Il est noté dans l’étude que les microplastiques ont pénétré le bas de la chaîne alimentaire jusqu’au plancton – principale source d’alimentation des coraux et de bien d’autres espèces à travers les océans du globe. « Le plancton peut ingérer des microplastiques et il est possible que les coraux soient exposés aux plastiques en absorbant du plancton contaminé » souligne le Dr. Hoogenboom.
« Outre le blocage du tube digestif et la prévention des habitudes alimentaires traditionnelles, l’ingestion des microplastiques risque d’endommager les cellules et les tissus d’organismes comme les moules bleues, les poissons et les crustacés » fait remarquer l’étude, en se référant à d’autres études sur les micro- plastiques.
« Je considère que la pollution par microplastique constitue une menace à la santé de la Grande Barrière de Corail car la contamination ne peut qu’augmenter avec le temps, et tous les organismes de la chaine alimentaire sont ainsi potentiellement en danger » commente le Dr. Hoogenboom.
L’étude incite à plus de recherches afin d’évaluer pleinement l’étendue de la présence des microplastiques sur la Grande Barrière de Corail et dans d’autres eaux, et déterminer les effets de l’ingestion des microplastiques sur les espèces marines. Les chercheurs concluent que : « Les coraux représentent l’espèce de base qui crée une grande part de la complexité structurelle des récifs, lesquels, à leur tour, fournissent un habitat écologique pour des milliers d’autres espèces…Ces résultats soulignent l’importance de la nécessité de recherches plus poussées afin de déterminer si la contamination par microplastiques influe sur la physiologie, la croissance et la survie des organismes marins, et la manière dont cela s’opère. »
Citations:
Hall, N. M., Berry, K. L. E., Rintoul, L., & Hoogenboom, M. O. (2015).
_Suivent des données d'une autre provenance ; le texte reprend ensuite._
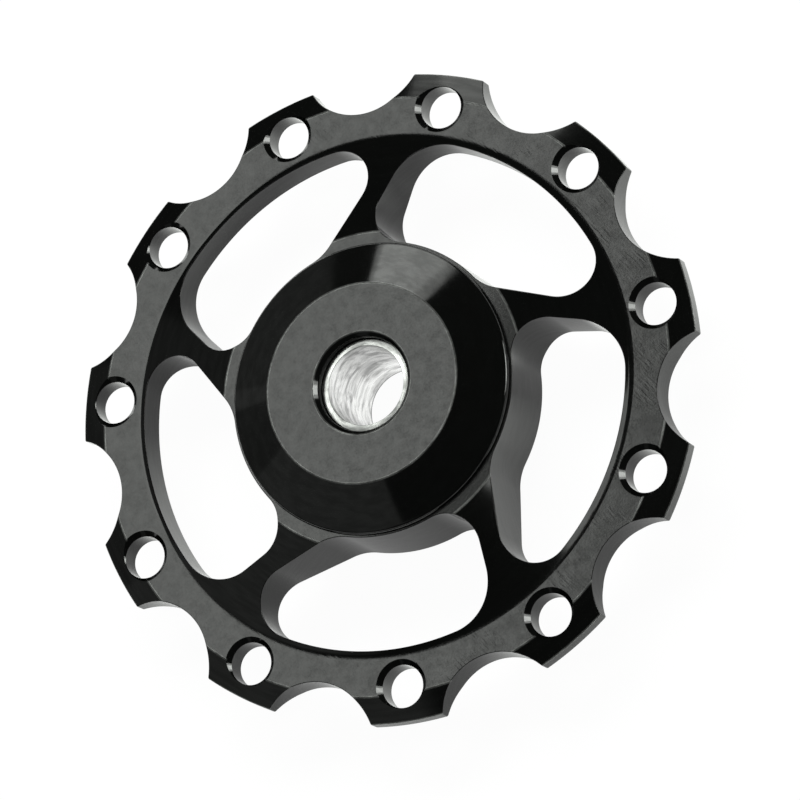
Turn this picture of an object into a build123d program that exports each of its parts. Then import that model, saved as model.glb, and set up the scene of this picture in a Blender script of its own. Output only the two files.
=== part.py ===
"""Derailleur jockey wheel: toothed wheel, sealed ball bearing, axle sleeve and two conical caps.

The wheel lies flat on its rear cap. The origin is the middle of the bore, on the wheel's
mid-plane, +Z is the axle's axis and points out of the front cap, and the first tooth is on +X.
"""

import os
from math import cos, radians, sin, tan

from build123d import *

os.makedirs("parts", exist_ok=True)

# Chain and teeth
chain_pitch = 12.7
tooth_count = 11
roller_seat_r = 4.0
tooth_height = 2.43
tip_thickness = 0.9
tip_corner_r = 0.12
tooth_bevel = 1.67
tooth_hole_r = 1.36
tooth_hole_inset = 2.2
tooth_hole_sink = 0.32
tooth_sink_angle = 45

# Rim, spokes and hub
rim_thickness = 2.0
rim_depth = 1.72
rim_ledge = 0.41
web_blend_r = 2.0
hub_wall = 2.0
hub_land = 0.66
seat_chamfer = 0.2
spoke_count = 5
spoke_phase = -20.0
spoke_offset = 5.07
spoke_root_width = 2.32
spoke_taper = 5.1
wide_corner_r = 3.3
tight_corner_r = 2.2

# Ball bearing
bearing_bore = 6.0
bearing_od = 15.0
bearing_width = 5.0
ring_chamfer = 0.2
ball_d = 2.381
ball_count = 7
race_play = 0.04
race_gap = 1.6
pocket_play = 0.05
cage_thickness = 0.2
cage_side_gap = 0.25
rivet_r = 0.2
rivet_head_r = 0.38
rivet_head_t = 0.12
rivet_play = 0.01
seal_thickness = 0.3
seal_setback = 0.2
seal_bite = 0.15
seal_play = 0.03
seal_lip_gap = 0.1
seal_seat_depth = 0.55
seal_dish = 0.08

# Axle sleeve and caps
bolt_bore_r = 2.55
sleeve_recess = 0.75
sleeve_play = 0.01
sleeve_outer_chamfer = 0.1
sleeve_inner_chamfer = 0.12
width_over_caps = 8.3
cap_face_r = 6.42
cap_rim_inset = 0.15
cap_rim_height = 0.25
cap_rim_round = 0.2
cap_hub_gap = 0.1
cap_hole_play = 0.02
cap_hole_chamfer = 0.3
cap_boss_wall = 1.1
cap_relief = 0.3
cap_lip_width = 1.6

# Derived sizes
pitch_r = chain_pitch / (2 * sin(radians(180 / tooth_count)))
root_r = pitch_r - roller_seat_r
tip_r = root_r + tooth_height
bevel_start_r = tip_r - tooth_bevel
tooth_hole_circle_r = tip_r - tooth_hole_inset
rim_half = rim_thickness / 2
rim_inner_r = root_r - rim_depth
opening_outer_r = rim_inner_r - rim_ledge
seat_r = bearing_od / 2
hub_r = seat_r + hub_wall
hub_face_r = hub_r + hub_land
hub_half = bearing_width / 2

ball_r = ball_d / 2
ball_circle_r = (bearing_bore + bearing_od) / 4
race_r = ball_r + race_play
inner_shoulder_r = ball_circle_r - race_gap / 2
outer_shoulder_r = ball_circle_r + race_gap / 2
seal_outer_face = hub_half - seal_setback
seal_inner_face = seal_outer_face - seal_thickness
seal_mouth_r = outer_shoulder_r + seal_seat_depth
seal_groove_r = seal_mouth_r + seal_bite
seal_lip_r = inner_shoulder_r - seal_lip_gap
seal_track_r = seal_lip_r - seal_lip_gap

cap_face_z = width_over_caps / 2
sleeve_half = cap_face_z - sleeve_recess
sleeve_r = bearing_bore / 2 - sleeve_play
cap_rim_r = hub_r - cap_rim_inset
cap_bottom_z = hub_half + cap_hub_gap
cap_shoulder_z = cap_bottom_z + cap_rim_height
cap_hole_r = sleeve_r + cap_hole_play
cap_boss_r = cap_hole_r + cap_boss_wall


def both_sides(upper):
    """Closed section: the points above the mid-plane, then the same points below it."""
    return upper + [(r, -z) for r, z in reversed(upper)]


def save(part, name):
    """Label a finished piece and write its file."""
    part.label = name
    export_step(part, f"parts/{name}.step")


# Opening between two spokes: a ring's sector, with wide corners where its sides meet the
# circles at an open angle and tight ones where they meet at a sharp angle
back_face_turn = -360 / spoke_count - spoke_taper
turn_cos = cos(radians(back_face_turn))
turn_sin = sin(radians(back_face_turn))
apex = (
    (spoke_offset * turn_cos - spoke_offset - spoke_root_width) / turn_sin,
    spoke_offset,
)
reach = 2 * opening_outer_r

with BuildSketch() as opening:
    Circle(opening_outer_r)
    Circle(hub_r, mode=Mode.SUBTRACT)
    with BuildLine():
        Polyline(
            apex,
            (apex[0] + reach, apex[1]),
            (apex[0] + reach * turn_cos, apex[1] + reach * turn_sin),
            close=True,
        )
    make_face(mode=Mode.INTERSECT)
    corners = opening.vertices().sort_by_distance((0, 0))
    hub_corners = corners[:2].sort_by(Axis.Y)
    rim_corners = corners[2:].sort_by(Axis.Y)
    fillet([hub_corners[0], rim_corners[1]], wide_corner_r)
    fillet(opening.vertices().sort_by_distance(apex)[0], tight_corner_r)
    fillet(opening.vertices().sort_by_distance(rim_corners[0])[0], tight_corner_r)

# Wheel: a turned blank with its openings, roller seats and a hole in each tooth
with BuildPart() as wheel:
    with BuildSketch(Plane.XZ) as blank:
        with BuildLine():
            Polyline(
                *both_sides(
                    [
                        (seat_r, hub_half - seat_chamfer),
                        (seat_r + seat_chamfer, hub_half),
                        (hub_face_r, hub_half),
                        (rim_inner_r, rim_half),
                        (bevel_start_r, rim_half),
                        (tip_r, tip_thickness / 2),
                    ]
                ),
                close=True,
            )
        make_face()
        fillet(blank.vertices().group_by(Axis.X)[3], web_blend_r)
    revolve(axis=Axis.Z)

    with BuildSketch():
        with PolarLocations(0, spoke_count, start_angle=spoke_phase):
            add(opening.sketch)
        with PolarLocations(pitch_r, tooth_count, start_angle=180 / tooth_count):
            Circle(roller_seat_r)
    extrude(amount=hub_half, both=True, mode=Mode.SUBTRACT)
    upright_edges = wheel.edges().filter_by(Axis.Z)
    fillet(upright_edges.group_by(lambda e: e.center().length, tol_digits=3)[-1], tip_corner_r)
    for face_plane in (Plane.XY, -Plane.XY):
        with BuildSketch(face_plane.offset(rim_half)):
            with PolarLocations(tooth_hole_circle_r, tooth_count):
                Circle(tooth_hole_r + tooth_hole_sink * tan(radians(tooth_sink_angle)))
        extrude(amount=-tooth_hole_sink, taper=tooth_sink_angle, mode=Mode.SUBTRACT)
    with PolarLocations(tooth_hole_circle_r, tooth_count):
        Hole(tooth_hole_r)
save(wheel.part, "wheel")

# Ball bearing: two grooved rings, balls in a riveted ribbon cage, and a seal on each side
with BuildPart() as bearing_outer_ring:
    with BuildSketch(Plane.XZ) as section:
        with BuildLine():
            Polyline(
                *both_sides(
                    [
                        (seat_r, hub_half),
                        (seal_mouth_r, hub_half),
                        (seal_mouth_r, seal_outer_face + seal_play),
                        (seal_groove_r, seal_outer_face + seal_play),
                        (seal_groove_r, seal_inner_face - seal_play),
                        (outer_shoulder_r, seal_inner_face - seal_play),
                    ]
                ),
                close=True,
            )
        make_face()
        chamfer(section.vertices().group_by(Axis.X)[-1], ring_chamfer)
        with Locations((ball_circle_r, 0)):
            Circle(race_r, mode=Mode.SUBTRACT)
    revolve(axis=Axis.Z)
save(bearing_outer_ring.part, "bearing_outer_ring")

with BuildPart() as bearing_inner_ring:
    with BuildSketch(Plane.XZ) as section:
        with BuildLine():
            Polyline(
                *both_sides(
                    [
                        (bearing_bore / 2, hub_half),
                        (seal_track_r, hub_half),
                        (seal_track_r, seal_inner_face - seal_play),
                        (inner_shoulder_r, seal_inner_face - seal_play),
                    ]
                ),
                close=True,
            )
        make_face()
        chamfer(section.vertices().group_by(Axis.X)[0], ring_chamfer)
        with Locations((ball_circle_r, 0)):
            Circle(race_r, mode=Mode.SUBTRACT)
    revolve(axis=Axis.Z)
save(bearing_inner_ring.part, "bearing_inner_ring")

ball_step = 360 / ball_count
for number in range(ball_count):
    with BuildPart() as ball:
        with PolarLocations(ball_circle_r, 1, start_angle=number * ball_step):
            Sphere(ball_r)
    save(ball.part, f"ball_{number + 1}")

# Each half is a pressed strip: flat between the balls and domed over them
pocket_r = ball_r + pocket_play
cage_inner_r = inner_shoulder_r + cage_side_gap
cage_outer_r = outer_shoulder_r - cage_side_gap
for side, direction in (("front", 1), ("rear", -1)):
    with BuildPart() as cage_half:
        with PolarLocations(ball_circle_r, ball_count):
            Sphere(pocket_r + cage_thickness)
        Cylinder(cage_outer_r, 2 * cage_thickness)
        with BuildSketch():
            Circle(cage_outer_r)
            Circle(cage_inner_r, mode=Mode.SUBTRACT)
            with PolarLocations(ball_circle_r, ball_count, start_angle=ball_step / 2):
                Circle(rivet_r + rivet_play, mode=Mode.SUBTRACT)
        extrude(amount=direction * seal_inner_face, mode=Mode.INTERSECT)
        with PolarLocations(ball_circle_r, ball_count):
            Sphere(pocket_r, mode=Mode.SUBTRACT)
    save(cage_half.part, f"cage_{side}_half")

for number in range(ball_count):
    with BuildPart() as rivet:
        with PolarLocations(ball_circle_r, 1, start_angle=(number + 0.5) * ball_step):
            Cylinder(rivet_r, 2 * cage_thickness)
            with Locations((0, 0, cage_thickness), (0, 0, -cage_thickness - rivet_head_t)):
                Cylinder(
                    rivet_head_r,
                    rivet_head_t,
                    align=(Align.CENTER, Align.CENTER, Align.MIN),
                )
    save(rivet.part, f"cage_rivet_{number + 1}")

for side, direction in (("front", 1), ("rear", -1)):
    with BuildPart() as seal:
        with BuildSketch(Plane.XZ):
            with BuildLine():
                Polyline(
                    (seal_lip_r, direction * seal_inner_face),
                    (seal_groove_r - seal_play, direction * seal_inner_face),
                    (seal_groove_r - seal_play, direction * seal_outer_face),
                    (seal_mouth_r - seal_play, direction * seal_outer_face),
                    (outer_shoulder_r, direction * (seal_outer_face - seal_dish)),
                    (inner_shoulder_r, direction * (seal_outer_face - seal_dish)),
                    (seal_lip_r, direction * seal_outer_face),
                    close=True,
                )
            make_face()
        revolve(axis=Axis.Z)
    save(seal.part, f"{side}_seal")

# Axle sleeve: clamped by the cage bolt, it carries the inner ring and both caps
with BuildPart() as sleeve:
    with BuildSketch(Plane.XZ) as section:
        with Locations(((bolt_bore_r + sleeve_r) / 2, 0)):
            Rectangle(sleeve_r - bolt_bore_r, 2 * sleeve_half)
        chamfer(section.vertices().group_by(Axis.X)[0], sleeve_inner_chamfer)
        chamfer(section.vertices().group_by(Axis.X)[-1], sleeve_outer_chamfer)
    revolve(axis=Axis.Z)
save(sleeve.part, "sleeve")

# Caps: each seats on the inner ring, and its edge stands just clear of the turning hub
for side, direction in (("front", 1), ("rear", -1)):
    with BuildPart() as cap:
        with BuildSketch(Plane.XZ) as section:
            with BuildLine():
                Polyline(
                    (cap_hole_r, direction * hub_half),
                    (cap_hole_r, direction * cap_face_z),
                    (cap_face_r, direction * cap_face_z),
                    (cap_rim_r, direction * cap_shoulder_z),
                    (cap_rim_r, direction * cap_bottom_z),
                    (cap_rim_r - cap_lip_width, direction * cap_bottom_z),
                    (cap_rim_r - cap_lip_width, direction * (cap_bottom_z + cap_relief)),
                    (cap_boss_r, direction * (cap_bottom_z + cap_relief)),
                    (cap_boss_r, direction * hub_half),
                    close=True,
                )
            make_face()
            corners = section.vertices()
            hole_corner = corners.sort_by_distance((cap_hole_r, direction * cap_face_z))[0]
            chamfer(hole_corner, cap_hole_chamfer)
            corners = section.vertices()
            rim_corner = corners.sort_by_distance((cap_rim_r, direction * cap_shoulder_z))[0]
            fillet(rim_corner, cap_rim_round)
        revolve(axis=Axis.Z)
    save(cap.part, f"{side}_cap")
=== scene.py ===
"""Looks of a derailleur jockey wheel: turned and milled anodised aluminium around a sealed bearing.

Run as a script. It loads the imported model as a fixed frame, models the wheel, the caps and the
sleeve again with soft edges, finishes every piece and sets up the studio.
"""

from math import atan2, ceil, copysign, cos, hypot, pi, radians, sin, sqrt, tan

import bmesh
import bpy
from mathutils import Matrix, Quaternion, Vector


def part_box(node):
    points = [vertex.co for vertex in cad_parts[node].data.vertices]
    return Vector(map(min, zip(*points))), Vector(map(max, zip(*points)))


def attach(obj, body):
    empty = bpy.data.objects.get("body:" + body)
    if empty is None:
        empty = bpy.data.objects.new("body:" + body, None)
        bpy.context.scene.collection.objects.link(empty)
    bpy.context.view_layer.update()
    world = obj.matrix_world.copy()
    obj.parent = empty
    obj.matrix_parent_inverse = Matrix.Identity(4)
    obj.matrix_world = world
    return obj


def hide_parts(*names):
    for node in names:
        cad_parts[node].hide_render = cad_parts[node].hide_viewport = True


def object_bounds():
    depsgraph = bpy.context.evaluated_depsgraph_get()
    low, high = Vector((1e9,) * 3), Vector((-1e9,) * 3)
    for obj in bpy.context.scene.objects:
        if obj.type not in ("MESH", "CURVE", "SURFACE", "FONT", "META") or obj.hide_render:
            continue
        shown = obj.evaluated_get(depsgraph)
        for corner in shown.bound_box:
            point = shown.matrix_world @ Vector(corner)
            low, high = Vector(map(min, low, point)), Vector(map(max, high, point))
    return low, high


bl_info = {
    "name": "Derailleur jockey wheel",
    "version": (1, 0, 0),
    "blender": (4, 5, 0),
    "location": "View3D > Sidebar > Jockey wheel",
    "description": "Models and finishes an eleven-tooth jockey wheel, its bearing, sleeve and caps",
    "category": "Object",
}

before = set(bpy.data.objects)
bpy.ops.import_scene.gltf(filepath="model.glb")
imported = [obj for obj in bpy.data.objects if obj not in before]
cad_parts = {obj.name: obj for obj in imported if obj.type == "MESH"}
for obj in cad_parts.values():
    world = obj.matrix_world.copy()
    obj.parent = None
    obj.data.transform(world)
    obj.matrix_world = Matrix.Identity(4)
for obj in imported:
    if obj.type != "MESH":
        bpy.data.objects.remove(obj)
cad_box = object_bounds()

MM = 0.001
FRONT_AND_BACK = (1, -1)

# How finely round shapes are divided
SEGMENTS_PER_TOOTH = 40
CAP_SEGMENTS = 384
SLEEVE_SEGMENTS = 256
OUTLINE_STEP = 0.16 * MM

# A milled edge: the angles of its rounding, then how far the cutter runs out beside the edge and
# over the face, in roundings
EDGE_ANGLES = (0, 35, 65, 85)
EDGE_RUN_OUT = 1.8
EDGE_OVERSHOOT = 0.4

# The photograph's camera in the wheel's frame: its place, and two of its axes
CAMERA_PLACE = (117.0311 * MM, -114.3412 * MM, 319.757 * MM)
CAMERA_RIGHT = (0.89721, -0.19568, -0.39589)
CAMERA_BACK = (0.32399, -0.31748, 0.8912)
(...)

Microplastic ingestion by scleractinian corals. Marine Biology, 162(3), 725-732.
(Ingestion de microplastiques par les coraux sclératiniaires. Biologie Marine, 162(3), 725-732)
Reisser, J., Shaw, J., Wilcox, C., Hardesty, B. D., Proietti, M., Thums, M., & Pattiaratchi, C. (2013). Marine plastic pollution in waters around Australia: characteristics, concentrations, and pathways. PLOS One DOI: 10.1371/journal.pone.0080466
(Pollution plastique marine dans les eaux australiennes : caractéristiques, concentrations et méthodes).